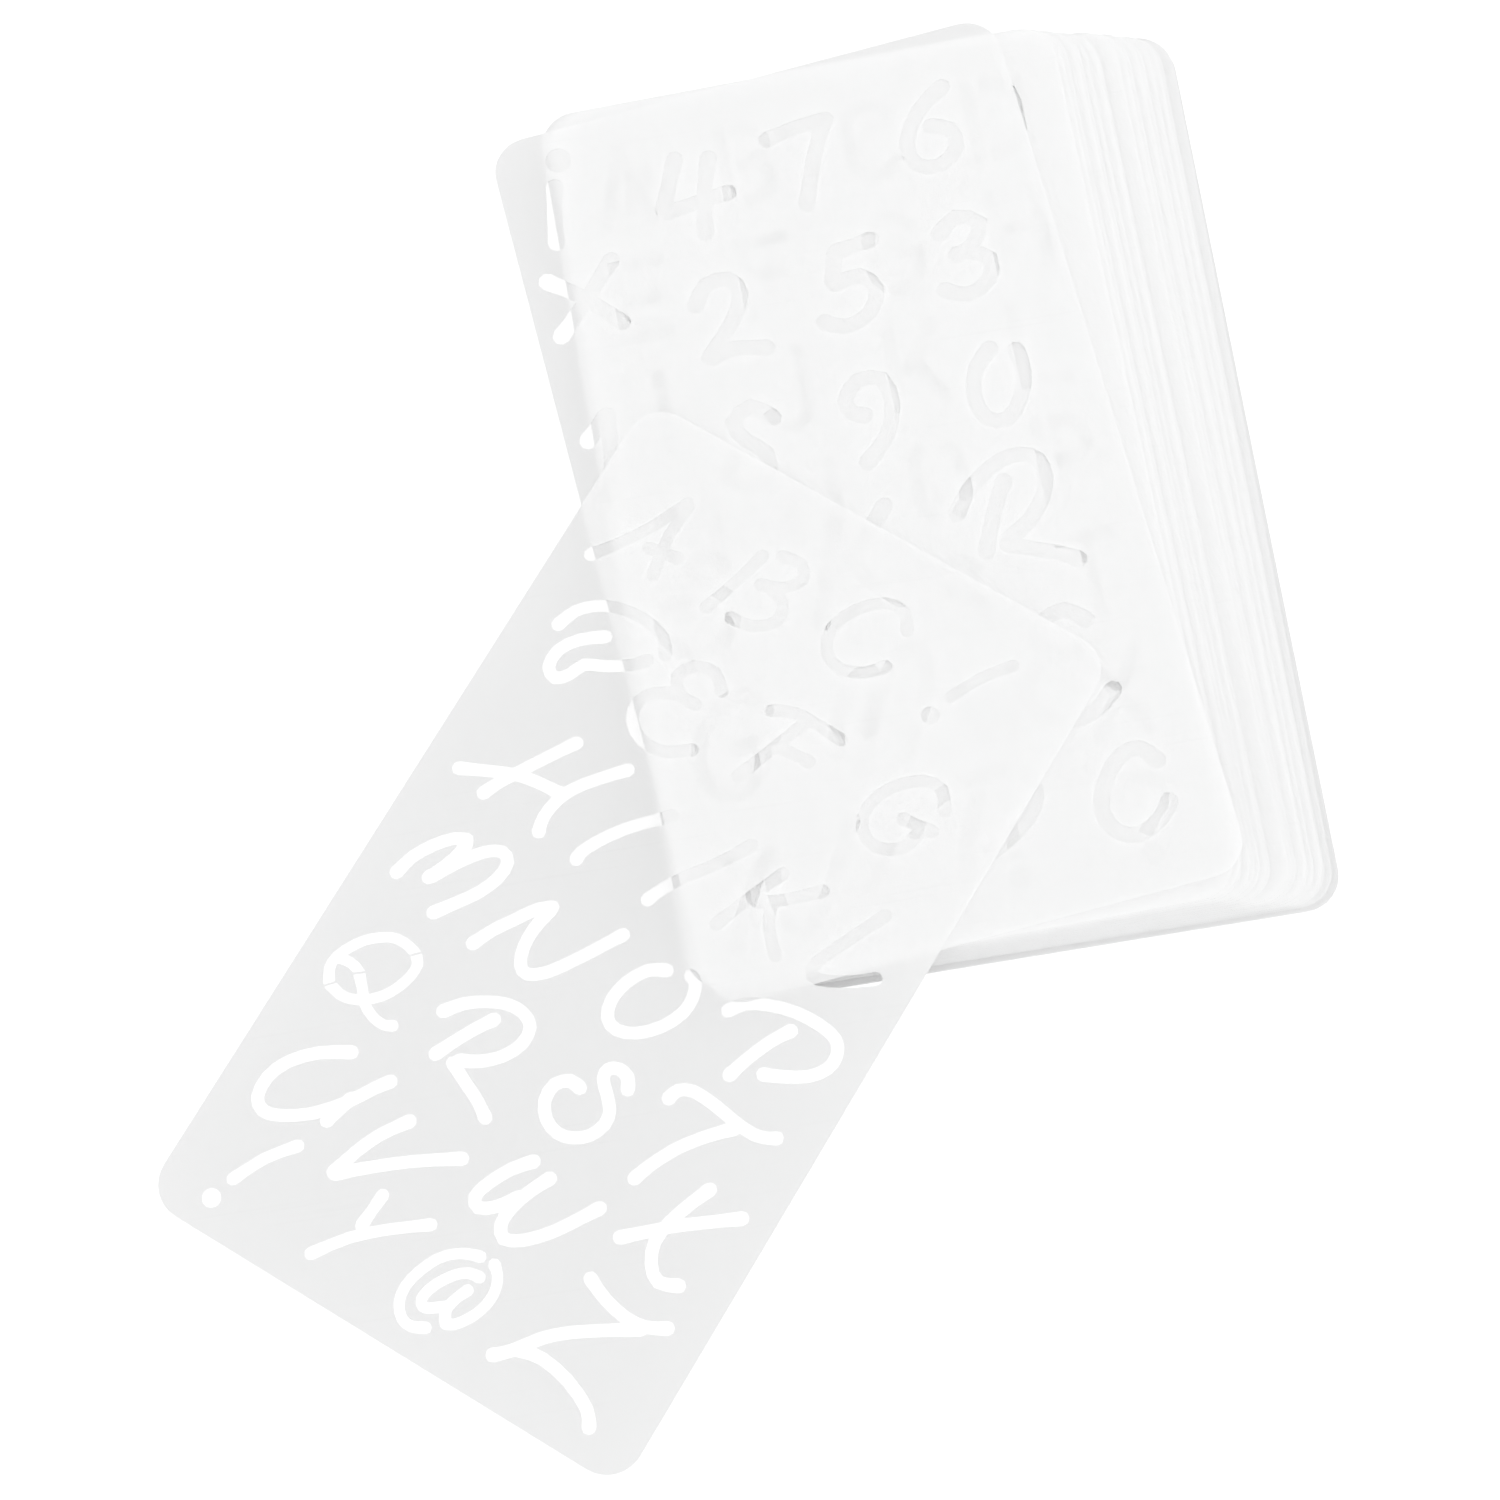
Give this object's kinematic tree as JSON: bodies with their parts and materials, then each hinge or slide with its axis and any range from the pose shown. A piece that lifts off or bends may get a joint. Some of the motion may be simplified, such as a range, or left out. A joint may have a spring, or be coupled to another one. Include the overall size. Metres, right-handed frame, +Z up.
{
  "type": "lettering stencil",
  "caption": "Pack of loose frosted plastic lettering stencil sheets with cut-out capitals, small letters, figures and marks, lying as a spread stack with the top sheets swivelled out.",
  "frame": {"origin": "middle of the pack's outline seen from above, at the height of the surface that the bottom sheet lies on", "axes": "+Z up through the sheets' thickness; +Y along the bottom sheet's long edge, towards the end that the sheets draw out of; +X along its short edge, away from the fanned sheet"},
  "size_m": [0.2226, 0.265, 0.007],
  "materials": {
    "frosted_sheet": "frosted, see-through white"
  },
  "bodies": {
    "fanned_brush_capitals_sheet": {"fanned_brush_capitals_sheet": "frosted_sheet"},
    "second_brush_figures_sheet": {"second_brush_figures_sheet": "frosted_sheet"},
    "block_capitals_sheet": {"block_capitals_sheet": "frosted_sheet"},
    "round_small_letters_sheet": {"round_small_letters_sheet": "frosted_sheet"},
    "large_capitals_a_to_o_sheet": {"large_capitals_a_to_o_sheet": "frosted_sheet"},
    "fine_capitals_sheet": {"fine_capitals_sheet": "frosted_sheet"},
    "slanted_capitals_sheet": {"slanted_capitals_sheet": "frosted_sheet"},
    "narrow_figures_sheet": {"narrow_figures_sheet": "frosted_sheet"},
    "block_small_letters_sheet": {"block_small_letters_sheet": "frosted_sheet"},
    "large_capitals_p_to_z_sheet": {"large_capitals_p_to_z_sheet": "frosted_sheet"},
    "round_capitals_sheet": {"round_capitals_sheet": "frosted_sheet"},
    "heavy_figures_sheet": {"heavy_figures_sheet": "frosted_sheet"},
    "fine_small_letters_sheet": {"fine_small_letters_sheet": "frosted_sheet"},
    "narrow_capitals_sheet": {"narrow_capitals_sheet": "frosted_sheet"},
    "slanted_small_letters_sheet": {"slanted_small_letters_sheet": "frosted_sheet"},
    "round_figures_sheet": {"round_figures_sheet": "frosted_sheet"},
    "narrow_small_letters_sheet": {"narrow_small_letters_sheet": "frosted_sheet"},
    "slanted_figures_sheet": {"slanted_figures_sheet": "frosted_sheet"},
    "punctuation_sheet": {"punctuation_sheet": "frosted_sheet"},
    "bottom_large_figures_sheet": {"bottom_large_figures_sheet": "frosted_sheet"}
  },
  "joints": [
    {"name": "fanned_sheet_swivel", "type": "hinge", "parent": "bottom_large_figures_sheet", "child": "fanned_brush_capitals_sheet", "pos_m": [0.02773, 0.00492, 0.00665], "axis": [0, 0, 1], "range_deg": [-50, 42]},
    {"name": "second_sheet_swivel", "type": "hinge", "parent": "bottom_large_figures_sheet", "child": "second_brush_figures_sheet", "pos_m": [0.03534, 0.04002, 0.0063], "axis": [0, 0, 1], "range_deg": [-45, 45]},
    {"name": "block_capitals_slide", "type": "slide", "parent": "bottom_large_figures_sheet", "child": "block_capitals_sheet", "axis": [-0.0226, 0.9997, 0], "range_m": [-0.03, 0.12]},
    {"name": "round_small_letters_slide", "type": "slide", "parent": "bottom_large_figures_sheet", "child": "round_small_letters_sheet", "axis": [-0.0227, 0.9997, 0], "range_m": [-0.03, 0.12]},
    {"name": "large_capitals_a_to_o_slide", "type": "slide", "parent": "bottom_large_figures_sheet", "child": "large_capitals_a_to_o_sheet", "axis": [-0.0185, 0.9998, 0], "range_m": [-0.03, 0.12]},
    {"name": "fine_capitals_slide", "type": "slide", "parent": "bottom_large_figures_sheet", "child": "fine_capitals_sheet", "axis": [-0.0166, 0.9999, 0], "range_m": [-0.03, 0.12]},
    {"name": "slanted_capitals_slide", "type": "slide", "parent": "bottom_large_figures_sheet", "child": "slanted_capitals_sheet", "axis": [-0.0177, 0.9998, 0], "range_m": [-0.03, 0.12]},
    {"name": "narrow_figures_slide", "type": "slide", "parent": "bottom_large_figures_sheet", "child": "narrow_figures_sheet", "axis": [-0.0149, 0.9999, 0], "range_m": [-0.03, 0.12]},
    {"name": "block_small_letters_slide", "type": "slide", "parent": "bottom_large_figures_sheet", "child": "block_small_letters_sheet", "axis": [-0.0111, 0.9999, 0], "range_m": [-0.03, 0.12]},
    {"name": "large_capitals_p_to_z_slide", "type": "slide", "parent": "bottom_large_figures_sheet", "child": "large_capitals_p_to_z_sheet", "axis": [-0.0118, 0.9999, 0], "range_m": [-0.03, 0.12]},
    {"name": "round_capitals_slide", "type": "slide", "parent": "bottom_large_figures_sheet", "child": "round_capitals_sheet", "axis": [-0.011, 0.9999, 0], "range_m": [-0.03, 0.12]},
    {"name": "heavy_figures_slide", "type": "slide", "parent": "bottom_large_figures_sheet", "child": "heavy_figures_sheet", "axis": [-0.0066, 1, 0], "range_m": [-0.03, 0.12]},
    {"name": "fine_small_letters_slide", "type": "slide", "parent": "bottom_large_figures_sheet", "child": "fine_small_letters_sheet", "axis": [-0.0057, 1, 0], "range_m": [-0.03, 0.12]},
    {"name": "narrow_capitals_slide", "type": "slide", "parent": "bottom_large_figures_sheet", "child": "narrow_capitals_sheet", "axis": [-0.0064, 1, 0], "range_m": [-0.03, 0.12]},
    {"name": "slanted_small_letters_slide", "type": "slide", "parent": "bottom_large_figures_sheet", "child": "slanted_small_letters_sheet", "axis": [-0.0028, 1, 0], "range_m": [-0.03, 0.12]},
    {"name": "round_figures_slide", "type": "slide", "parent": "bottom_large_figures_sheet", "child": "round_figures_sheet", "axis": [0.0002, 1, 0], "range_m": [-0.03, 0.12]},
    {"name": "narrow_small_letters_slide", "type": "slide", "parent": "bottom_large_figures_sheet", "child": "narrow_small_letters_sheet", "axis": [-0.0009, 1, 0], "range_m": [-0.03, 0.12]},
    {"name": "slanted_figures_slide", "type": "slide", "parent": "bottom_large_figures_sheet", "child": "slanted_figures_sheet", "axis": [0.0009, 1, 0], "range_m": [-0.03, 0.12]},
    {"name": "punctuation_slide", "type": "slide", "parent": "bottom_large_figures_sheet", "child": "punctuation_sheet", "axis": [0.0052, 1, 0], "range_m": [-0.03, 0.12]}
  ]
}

==

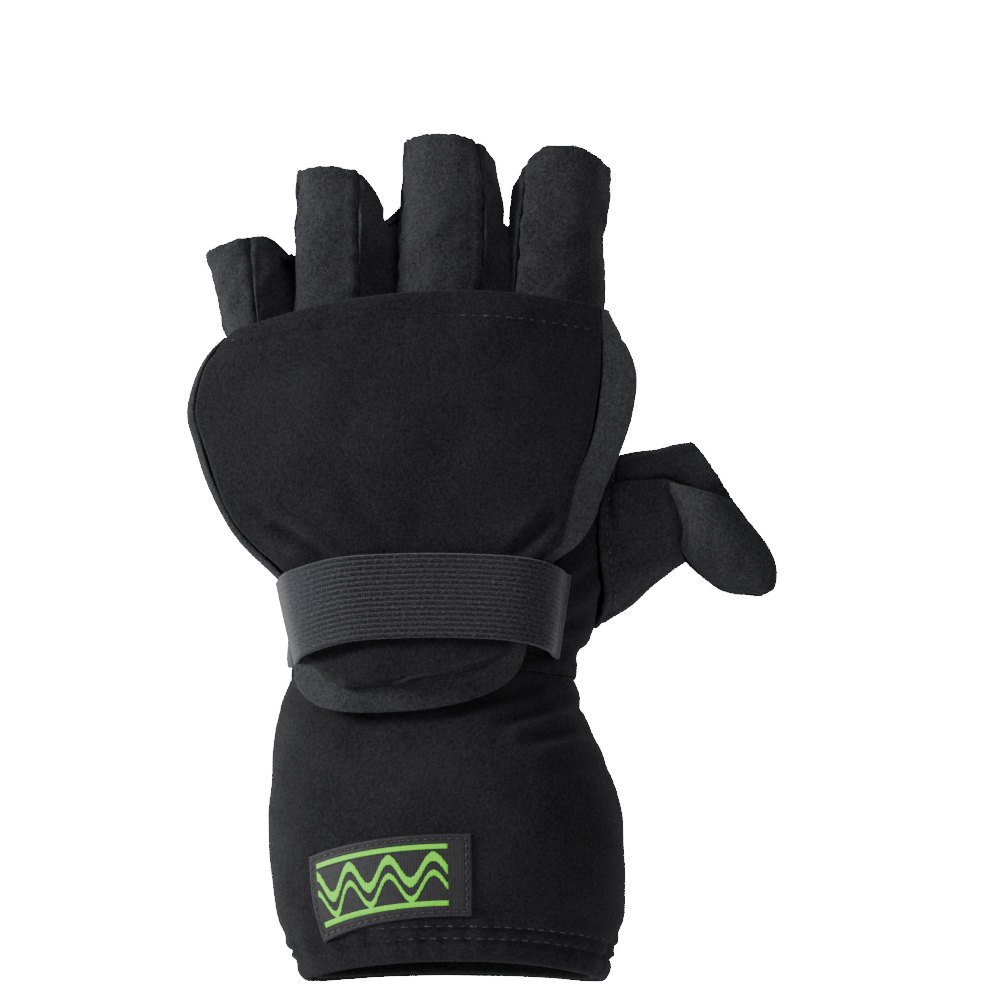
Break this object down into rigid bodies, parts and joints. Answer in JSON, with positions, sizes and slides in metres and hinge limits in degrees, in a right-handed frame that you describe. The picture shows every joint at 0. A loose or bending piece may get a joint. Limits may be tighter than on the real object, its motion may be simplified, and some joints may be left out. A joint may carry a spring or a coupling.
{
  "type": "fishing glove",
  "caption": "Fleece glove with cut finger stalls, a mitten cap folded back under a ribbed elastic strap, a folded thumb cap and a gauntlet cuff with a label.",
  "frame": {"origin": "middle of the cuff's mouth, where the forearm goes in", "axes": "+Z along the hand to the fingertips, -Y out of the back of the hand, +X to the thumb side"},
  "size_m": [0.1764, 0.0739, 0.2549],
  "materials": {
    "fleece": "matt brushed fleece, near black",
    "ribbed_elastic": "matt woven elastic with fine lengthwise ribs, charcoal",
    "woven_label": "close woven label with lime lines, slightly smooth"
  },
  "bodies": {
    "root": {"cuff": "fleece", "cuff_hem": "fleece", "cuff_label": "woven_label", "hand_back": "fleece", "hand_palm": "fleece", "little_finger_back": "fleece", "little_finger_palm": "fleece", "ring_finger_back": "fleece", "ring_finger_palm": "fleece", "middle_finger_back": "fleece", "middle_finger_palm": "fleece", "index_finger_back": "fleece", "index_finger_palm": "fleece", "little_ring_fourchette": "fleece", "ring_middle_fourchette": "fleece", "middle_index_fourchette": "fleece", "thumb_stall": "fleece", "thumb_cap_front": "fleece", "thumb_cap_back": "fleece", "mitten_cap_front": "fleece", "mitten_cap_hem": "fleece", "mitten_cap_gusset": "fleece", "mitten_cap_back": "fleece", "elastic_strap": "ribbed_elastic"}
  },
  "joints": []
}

--

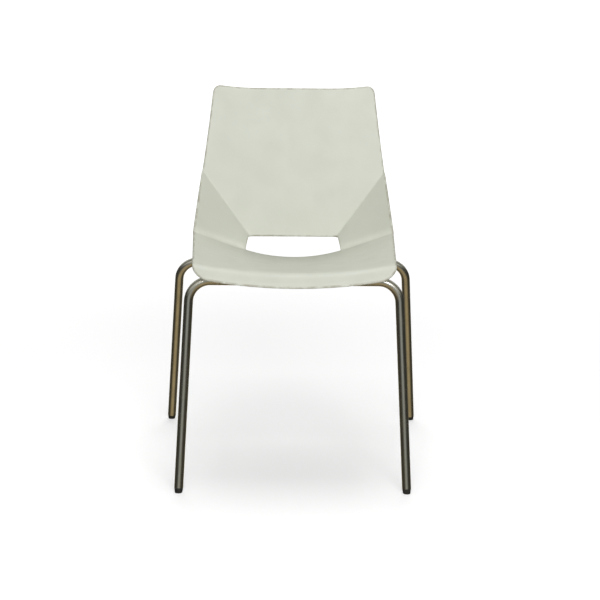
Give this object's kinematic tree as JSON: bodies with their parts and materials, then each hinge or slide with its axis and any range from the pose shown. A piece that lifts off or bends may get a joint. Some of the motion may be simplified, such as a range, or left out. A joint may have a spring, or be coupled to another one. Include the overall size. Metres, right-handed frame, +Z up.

Task statement: Which lines contain "joints"? Copy each of them.

Solution for this exercise:
  "joints": [
Break this object down into rigid bodies, parts and joints. Answer in JSON, with positions, sizes and slides in metres and hinge limits in degrees, in a right-handed frame that you describe. The picture shows every joint at 0. A loose or bending piece may get a joint. Limits may be tighter than on the real object, its motion may be simplified, and some joints may be left out. A joint may carry a spring or a coupling.
  "joints": []